## [Objective]
Transcribe only part of the material below: the lines from the one containing "obj.data.transform(world)" through the one containing "# of each other.", inclusive, exactly as written.

==================================================

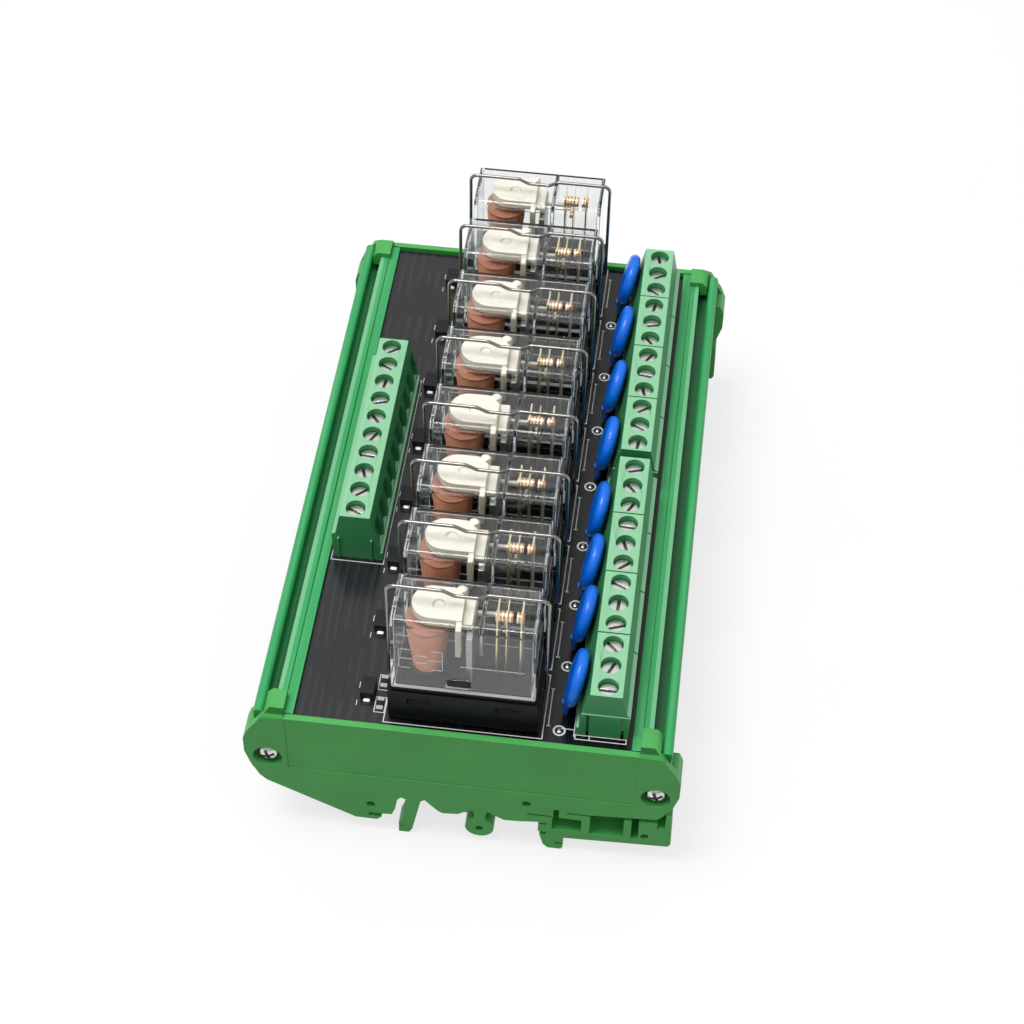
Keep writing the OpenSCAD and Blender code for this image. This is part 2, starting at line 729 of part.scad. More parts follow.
module input_block() {
    color("mediumseagreen")
    on_board() translate([-input_x, input_poles * pole_pitch / 2 - input_y, 0]) rotate([0, 0, 180]) difference() {
        block_body(input_poles);
        for (k = [0:input_poles - 1]) translate([0, (k + 0.5) * pole_pitch, 0]) {
            block_pole_cuts();
            // slanted recess in the face towards the relays
            translate([-wall_in + 1.2, 0, 6.2]) rotate([0, 14, 0]) cube([1.6, 3.4, 6.4], center = true);
        }
    }
}

// Angle of each screw's slot, spread by a simple rule
function slot_angle(k) = (k * 67) % 180;

module pole_screw(angle) {
    top = block_h - pole_sink;
    difference() {
        union() {
            translate([0, 0, top - 1.5]) cylinder(d = pole_screw_d, h = 1.5);
            translate([0, 0, 4.2]) cylinder(r = 1.1, h = top - 5.6);
        }
        rotate([0, 0, angle]) translate([-3, -0.3, top - 0.6]) cube([6, 0.6, 1]);
    }
}

module terminal_screws() {
    color("silver") on_board() {
        for (k = [0:output_poles - 1]) translate([output_x, pole_y(k), 0]) pole_screw(slot_angle(k));
        for (k = [0:input_poles - 1]) translate([-input_x, input_pole_y(k), 0]) pole_screw(slot_angle(k + 5));
    }
}

module clamp() {
    difference() {
        translate([0, 0, 3.6]) cube([chamber - slide, chamber - slide, 5.4], center = true);
        translate([0, 0, 3.4]) cube([chamber + 1, 2.8, 3.6], center = true);
        translate([0, 0, 3.4]) cylinder(r = 1.15, h = 5);
    }
    translate([0, 0, -board_t - 1.4]) cylinder(r = pin_r, h = board_t + 2.4);
}

module terminal_clamps() {
    color("lightsteelblue") on_board() {
        for (k = [0:output_poles - 1]) translate([output_x, pole_y(k), 0]) clamp();
        for (k = [0:input_poles - 1]) translate([-input_x, input_pole_y(k), 0]) clamp();
    }
}

// A disc with a lens section: two wide arcs that run into a round rim
module varistor(angle) {
    r = varistor_d / 2;
    half = varistor_t / 2;
    rim = half - 0.5;
    dome = (pow(r - rim, 2) + pow(half, 2) - pow(rim, 2)) / (2 * (half - rim));
    join_x = (r - rim) * dome / (dome - rim);
    lead_x = -sin(varistor_lean) * (r - 1);
    translate([0, 0, varistor_z]) rotate([0, 0, -angle]) rotate([0, 90 + varistor_lean, 0]) rotate_extrude($fn = 64) {
        intersection() {
            translate([0, half - dome]) circle(dome, $fn = 200);
            translate([0, dome - half]) circle(dome, $fn = 200);
            rect(0, join_x, -varistor_t, varistor_t);
        }
        intersection() {
            translate([r - rim, 0]) circle(rim);
            rect(join_x - 0.4, r, -varistor_t, varistor_t);
        }
    }
    // leads, coated down to just above the board
    rotate([0, 0, -angle]) for (s = [-1, 1]) translate([lead_x + s * 0.4, s * 3, 0]) {
        cylinder(r = 0.4, h = varistor_z - 3.4);
        translate([0, 0, 0.9]) cylinder(r1 = 0.55, r2 = 0.85, h = varistor_z - r + 1.2);
    }
}

module varistors() {
    color("royalblue")
    for (i = [0:2 * half_blocks - 1])
        on_board() translate([varistor_x, block_y(i) + block_l / 2 + varistor_shift[i], 0])
            varistor(varistor_turn[i]);
}

// Moulded diodes, each with a bent lead at both ends
module diodes() {
    color("dimgray")
    for (i = [0:relay_n - 1]) on_board() translate([-diode_x, relay_y(i), 0]) {
        box(-1.35, 1.35, -2.9, 1.1, 0.1, diode_h);
        for (y = [-3.6, 0.8]) box(-0.7, 0.7, y, y + 1, 0, 0.4);
    }
}

module chip_parts() {
    color("black")
    for (i = [0:relay_n - 1], y = [-4.7, 0.6]) on_board() translate([chip_shift - diode_x, relay_y(i) + y, 0])
        box(-chip_w / 2, chip_w / 2, 0, chip_l, 0, 0.55);
}

carrier_profile();
end_plate_front();
end_plate_rear();
end_plate_screws();
circuit_board();
for (i = [0:relay_n - 1]) {
    relay_socket(i);
    relay_cover(i);
    relay_armature(i);
    moving_contact(i);
    retaining_clip(i);
}
relay_bases();
relay_yokes();
coil_bobbins();
coil_windings();
fixed_contacts();
output_blocks(0, half_blocks - 1);  // output_blocks_near
output_blocks(half_blocks, 2 * half_blocks - 1);  // output_blocks_far
input_block();
terminal_screws();
terminal_clamps();
varistors();
diodes();
chip_parts();
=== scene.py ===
# %% [markdown]
# # An interface relay module for a mounting rail
# The object is a green carrier with a black circuit board, eight plug-in relays under clear covers, wire
# clips, two rows of screw terminals and eight blue varistors. Its exact shapes come from CAD. This lesson
# dresses them: it gives each surface a finish, rounds the edges, and adds what is too fine for the CAD,
# such as the turns of wire on the coils. Everything is in metres, in the frame of the CAD model.

# %% Load the frame
import math

import bmesh
import bpy
from mathutils import Matrix, Vector


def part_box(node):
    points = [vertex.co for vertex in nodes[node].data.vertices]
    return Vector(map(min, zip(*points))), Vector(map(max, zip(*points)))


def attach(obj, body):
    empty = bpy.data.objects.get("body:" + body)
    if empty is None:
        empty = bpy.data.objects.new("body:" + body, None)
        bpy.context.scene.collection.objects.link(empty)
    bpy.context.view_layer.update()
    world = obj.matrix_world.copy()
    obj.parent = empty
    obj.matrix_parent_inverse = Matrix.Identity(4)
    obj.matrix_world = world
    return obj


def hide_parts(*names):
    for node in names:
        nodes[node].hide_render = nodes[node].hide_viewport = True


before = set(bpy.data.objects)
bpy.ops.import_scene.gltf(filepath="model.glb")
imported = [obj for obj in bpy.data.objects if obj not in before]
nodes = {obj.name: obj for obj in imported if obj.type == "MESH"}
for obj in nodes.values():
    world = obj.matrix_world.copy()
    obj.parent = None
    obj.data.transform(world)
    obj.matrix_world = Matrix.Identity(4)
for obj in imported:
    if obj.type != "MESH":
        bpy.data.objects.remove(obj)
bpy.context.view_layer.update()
MM = 0.001

# %% [markdown]
# ## Sizes that several pieces share
# The board's top face is the level from which the small pieces are measured. Each size is read from the CAD
# nodes where it can be, so that a piece stays in its place if the CAD changes.

# %% Places on the board
BODY = "module"
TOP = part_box("circuit_board")[1].z
RELAYS = 8
first_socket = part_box("relay_socket_1")
last_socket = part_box(f"relay_socket_{RELAYS}")
relay_y = (first_socket[0].y + first_socket[1].y) / 2
last_y = (last_socket[0].y + last_socket[1].y) / 2
relay_pitch = (last_y - relay_y) / (RELAYS - 1)
block_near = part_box("output_blocks_near")
block_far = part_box("output_blocks_far")
BLOCKS_IN_ROW = 4
block_pitch = (block_near[1].y - block_near[0].y) / BLOCKS_IN_ROW
print("board top", round(TOP / MM, 2), "relay pitch", round(relay_pitch / MM, 2),
      "block pitch", round(block_pitch / MM, 2))

# %% [markdown]
# ## Camera
# The photograph looks down on the module from the front, a little from the right, with a long lens. Its
# place was found from corners whose real positions are known, so the render and the photograph lie on top
# of each other.

# %% Camera
LENS = 81.41
camera_place = Vector((0.0362835, -0.3211062, 0.3880051))
right = Vector((0.992376, 0.122511, 0.01346))
ahead = Vector((-0.071025, 0.657712, -0.749914))
above = right.cross(ahead)
camera_data = bpy.data.cameras.new("camera")
camera_data.lens = LENS
camera_data.sensor_width = 36
camera_data.clip_start = 0.01
camera_data.clip_end = 20
camera = bpy.data.objects.new("camera", camera_data)
turn = Matrix((right, above, -ahead)).transposed()
camera.matrix_world = Matrix.Translation(camera_place) @ turn.to_4x4()
bpy.context.scene.collection.objects.link(camera)
bpy.context.scene.camera = camera
bpy.context.scene.view_settings.view_transform = "Standard"
print("camera", [round(v, 3) for v in camera_place])

# %% [markdown]
# ## Arithmetic for materials
# A material is a graph of nodes. Writing each Math node by hand is slow to read, so a small class wraps one
# output socket and lets Python's own operators add the nodes: `1 - mask` or `x > 3` is then a Math node.
# Colours never go through Math nodes, which would turn them grey. They go through Mix nodes instead.


# %% The socket class
class Value:
    """One output of a material's tree. Arithmetic on it adds Math nodes."""

    def __init__(self, tree, socket):
        self.tree, self.socket = tree, socket

    def calc(self, operation, *terms):
        node = self.tree.nodes.new("ShaderNodeMath")
        node.operation = operation
        for slot, term in zip(node.inputs, terms):
            plug(self.tree, slot, term)
        return Value(self.tree, node.outputs[0])

    def __add__(self, other):
        return self.calc("ADD", self, other)

    def __sub__(self, other):
        return self.calc("SUBTRACT", self, other)

    def __rsub__(self, other):
        return self.calc("SUBTRACT", other, self)

    def __mul__(self, other):
        return self.calc("MULTIPLY", self, other)

    def __truediv__(self, other):
        return self.calc("DIVIDE", self, other)

    def __mod__(self, other):
        return self.calc("FLOORED_MODULO", self, other)

    def __gt__(self, other):
        return self.calc("GREATER_THAN", self, other)

    def __lt__(self, other):
        return self.calc("LESS_THAN", self, other)

    def __abs__(self):
        return self.calc("ABSOLUTE", self)

    def __pow__(self, other):
        return self.calc("POWER", self, other)

    def most(self, other):
        return self.calc("MAXIMUM", self, other)

    def least(self, other):
        return self.calc("MINIMUM", self, other)

    __radd__ = __add__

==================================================

## [Result of this task]
    obj.data.transform(world)
    obj.matrix_world = Matrix.Identity(4)
for obj in imported:
    if obj.type != "MESH":
        bpy.data.objects.remove(obj)
bpy.context.view_layer.update()
MM = 0.001

# %% [markdown]
# ## Sizes that several pieces share
# The board's top face is the level from which the small pieces are measured. Each size is read from the CAD
# nodes where it can be, so that a piece stays in its place if the CAD changes.

# %% Places on the board
BODY = "module"
TOP = part_box("circuit_board")[1].z
RELAYS = 8
first_socket = part_box("relay_socket_1")
last_socket = part_box(f"relay_socket_{RELAYS}")
relay_y = (first_socket[0].y + first_socket[1].y) / 2
last_y = (last_socket[0].y + last_socket[1].y) / 2
relay_pitch = (last_y - relay_y) / (RELAYS - 1)
block_near = part_box("output_blocks_near")
block_far = part_box("output_blocks_far")
BLOCKS_IN_ROW = 4
block_pitch = (block_near[1].y - block_near[0].y) / BLOCKS_IN_ROW
print("board top", round(TOP / MM, 2), "relay pitch", round(relay_pitch / MM, 2),
      "block pitch", round(block_pitch / MM, 2))

# %% [markdown]
# ## Camera
# The photograph looks down on the module from the front, a little from the right, with a long lens. Its
# place was found from corners whose real positions are known, so the render and the photograph lie on top
# of each other.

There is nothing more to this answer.